--- Start GIVEN INFORMATION ---

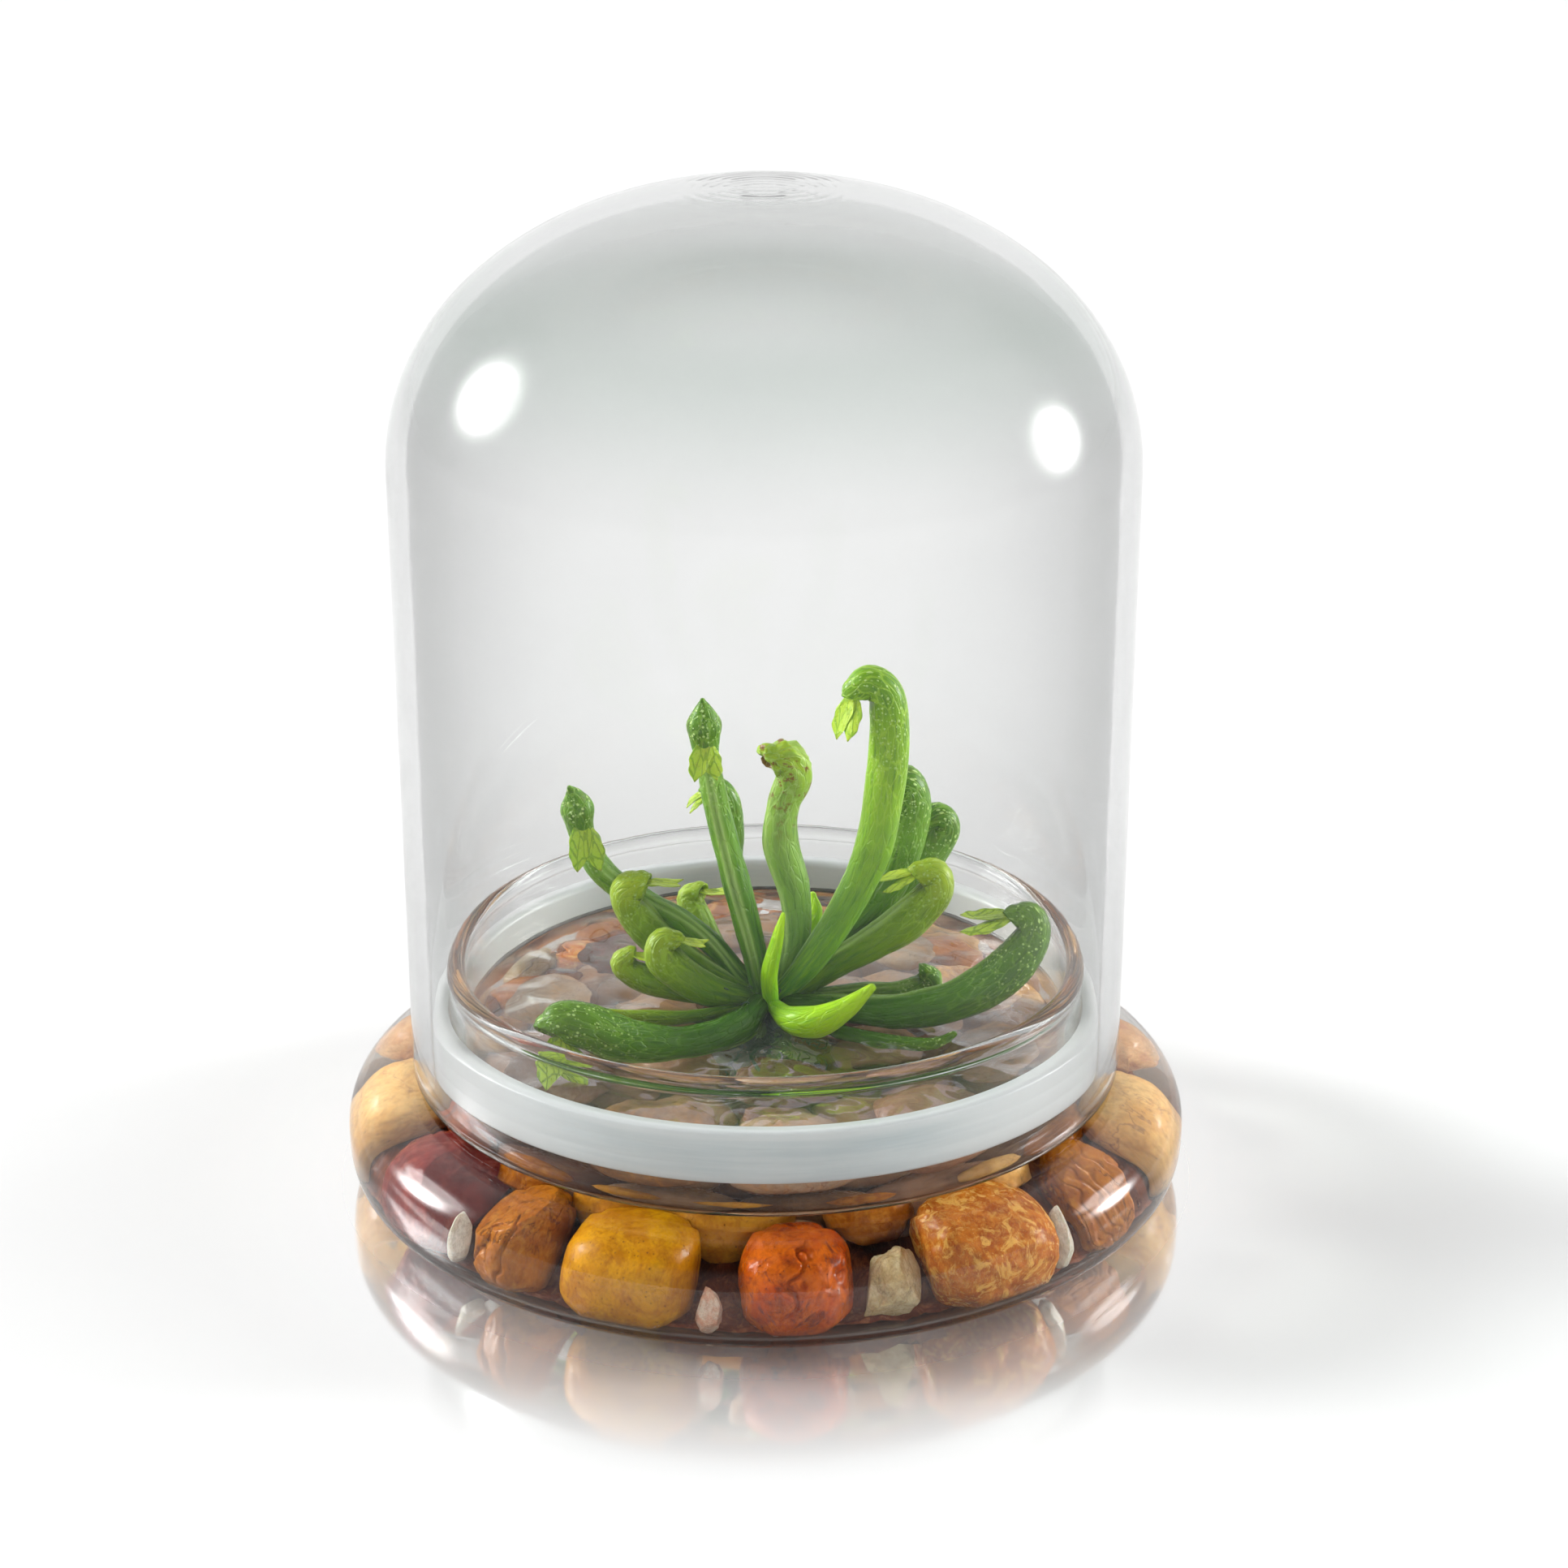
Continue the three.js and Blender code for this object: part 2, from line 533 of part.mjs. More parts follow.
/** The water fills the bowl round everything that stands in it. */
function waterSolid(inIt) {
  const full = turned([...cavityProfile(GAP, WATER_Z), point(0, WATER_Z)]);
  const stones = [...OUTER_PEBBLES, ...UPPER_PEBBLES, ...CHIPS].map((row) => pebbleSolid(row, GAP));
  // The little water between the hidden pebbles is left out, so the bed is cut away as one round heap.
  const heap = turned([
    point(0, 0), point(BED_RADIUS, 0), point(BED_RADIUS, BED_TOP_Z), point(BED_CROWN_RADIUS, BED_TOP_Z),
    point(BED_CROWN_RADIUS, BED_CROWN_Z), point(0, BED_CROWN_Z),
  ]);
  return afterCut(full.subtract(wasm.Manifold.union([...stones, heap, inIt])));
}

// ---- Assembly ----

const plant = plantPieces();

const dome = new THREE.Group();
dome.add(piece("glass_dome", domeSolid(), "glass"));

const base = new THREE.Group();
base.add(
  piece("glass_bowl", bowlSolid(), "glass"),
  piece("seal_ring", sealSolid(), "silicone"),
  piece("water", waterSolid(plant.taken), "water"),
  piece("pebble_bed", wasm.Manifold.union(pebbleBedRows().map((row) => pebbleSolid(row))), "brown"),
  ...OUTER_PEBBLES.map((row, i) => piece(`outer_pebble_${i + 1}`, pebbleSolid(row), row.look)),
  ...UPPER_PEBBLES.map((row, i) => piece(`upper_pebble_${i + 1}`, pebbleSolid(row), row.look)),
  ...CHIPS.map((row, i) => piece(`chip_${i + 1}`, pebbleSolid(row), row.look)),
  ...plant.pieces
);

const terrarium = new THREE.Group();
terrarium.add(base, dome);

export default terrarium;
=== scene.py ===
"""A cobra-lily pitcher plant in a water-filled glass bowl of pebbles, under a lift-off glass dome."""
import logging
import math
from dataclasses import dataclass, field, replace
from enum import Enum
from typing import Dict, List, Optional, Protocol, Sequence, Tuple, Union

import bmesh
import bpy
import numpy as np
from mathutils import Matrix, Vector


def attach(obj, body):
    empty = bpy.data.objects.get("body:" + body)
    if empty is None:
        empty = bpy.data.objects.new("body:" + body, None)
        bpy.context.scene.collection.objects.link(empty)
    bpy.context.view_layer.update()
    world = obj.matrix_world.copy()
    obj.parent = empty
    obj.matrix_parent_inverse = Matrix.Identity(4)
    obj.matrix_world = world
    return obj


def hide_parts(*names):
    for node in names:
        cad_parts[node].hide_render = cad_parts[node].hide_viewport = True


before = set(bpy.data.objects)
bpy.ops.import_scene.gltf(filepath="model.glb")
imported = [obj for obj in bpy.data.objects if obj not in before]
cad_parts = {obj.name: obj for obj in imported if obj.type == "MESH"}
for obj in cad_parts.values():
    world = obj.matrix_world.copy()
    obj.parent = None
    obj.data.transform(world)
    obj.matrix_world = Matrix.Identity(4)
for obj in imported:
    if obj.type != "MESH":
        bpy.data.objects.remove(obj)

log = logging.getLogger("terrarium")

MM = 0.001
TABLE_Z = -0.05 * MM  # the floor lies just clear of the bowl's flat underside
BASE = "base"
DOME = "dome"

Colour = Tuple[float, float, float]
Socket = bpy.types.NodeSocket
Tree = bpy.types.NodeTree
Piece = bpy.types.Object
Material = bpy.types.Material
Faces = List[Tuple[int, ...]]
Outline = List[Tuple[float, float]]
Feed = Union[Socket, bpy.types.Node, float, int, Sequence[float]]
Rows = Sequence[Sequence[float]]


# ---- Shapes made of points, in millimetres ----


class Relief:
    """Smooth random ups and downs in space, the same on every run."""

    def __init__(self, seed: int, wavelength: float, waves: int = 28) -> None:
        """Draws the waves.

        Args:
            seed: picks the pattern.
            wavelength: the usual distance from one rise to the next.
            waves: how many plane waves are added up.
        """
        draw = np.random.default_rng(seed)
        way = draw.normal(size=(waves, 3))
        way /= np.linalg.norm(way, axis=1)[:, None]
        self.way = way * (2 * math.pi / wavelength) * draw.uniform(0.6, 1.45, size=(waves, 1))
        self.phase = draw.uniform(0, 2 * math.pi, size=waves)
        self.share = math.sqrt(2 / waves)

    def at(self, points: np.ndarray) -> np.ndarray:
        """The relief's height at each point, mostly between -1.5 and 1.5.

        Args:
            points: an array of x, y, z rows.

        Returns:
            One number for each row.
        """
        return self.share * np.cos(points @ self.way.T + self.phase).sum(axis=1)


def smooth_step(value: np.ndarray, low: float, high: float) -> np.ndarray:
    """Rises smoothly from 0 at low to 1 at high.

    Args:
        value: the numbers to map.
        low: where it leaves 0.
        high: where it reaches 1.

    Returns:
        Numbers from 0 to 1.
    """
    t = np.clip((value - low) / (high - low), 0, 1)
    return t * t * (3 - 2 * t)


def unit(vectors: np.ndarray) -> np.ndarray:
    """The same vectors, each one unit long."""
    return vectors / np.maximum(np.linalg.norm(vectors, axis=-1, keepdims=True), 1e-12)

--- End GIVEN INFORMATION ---

WHAT TO DO — Nothing outside the span should appear: copy exactly from the line with "const plant = plantPieces();" through the line with "in imported if".

OUTPUT —
const plant = plantPieces();

const dome = new THREE.Group();
dome.add(piece("glass_dome", domeSolid(), "glass"));

const base = new THREE.Group();
base.add(
  piece("glass_bowl", bowlSolid(), "glass"),
  piece("seal_ring", sealSolid(), "silicone"),
  piece("water", waterSolid(plant.taken), "water"),
  piece("pebble_bed", wasm.Manifold.union(pebbleBedRows().map((row) => pebbleSolid(row))), "brown"),
  ...OUTER_PEBBLES.map((row, i) => piece(`outer_pebble_${i + 1}`, pebbleSolid(row), row.look)),
  ...UPPER_PEBBLES.map((row, i) => piece(`upper_pebble_${i + 1}`, pebbleSolid(row), row.look)),
  ...CHIPS.map((row, i) => piece(`chip_${i + 1}`, pebbleSolid(row), row.look)),
  ...plant.pieces
);

const terrarium = new THREE.Group();
terrarium.add(base, dome);

export default terrarium;
=== scene.py ===
"""A cobra-lily pitcher plant in a water-filled glass bowl of pebbles, under a lift-off glass dome."""
import logging
import math
from dataclasses import dataclass, field, replace
from enum import Enum
from typing import Dict, List, Optional, Protocol, Sequence, Tuple, Union

import bmesh
import bpy
import numpy as np
from mathutils import Matrix, Vector


def attach(obj, body):
    empty = bpy.data.objects.get("body:" + body)
    if empty is None:
        empty = bpy.data.objects.new("body:" + body, None)
        bpy.context.scene.collection.objects.link(empty)
    bpy.context.view_layer.update()
    world = obj.matrix_world.copy()
    obj.parent = empty
    obj.matrix_parent_inverse = Matrix.Identity(4)
    obj.matrix_world = world
    return obj


def hide_parts(*names):
    for node in names:
        cad_parts[node].hide_render = cad_parts[node].hide_viewport = True


before = set(bpy.data.objects)
bpy.ops.import_scene.gltf(filepath="model.glb")
imported = [obj for obj in bpy.data.objects if obj not in before]
cad_parts = {obj.name: obj for obj in imported if obj.type == "MESH"}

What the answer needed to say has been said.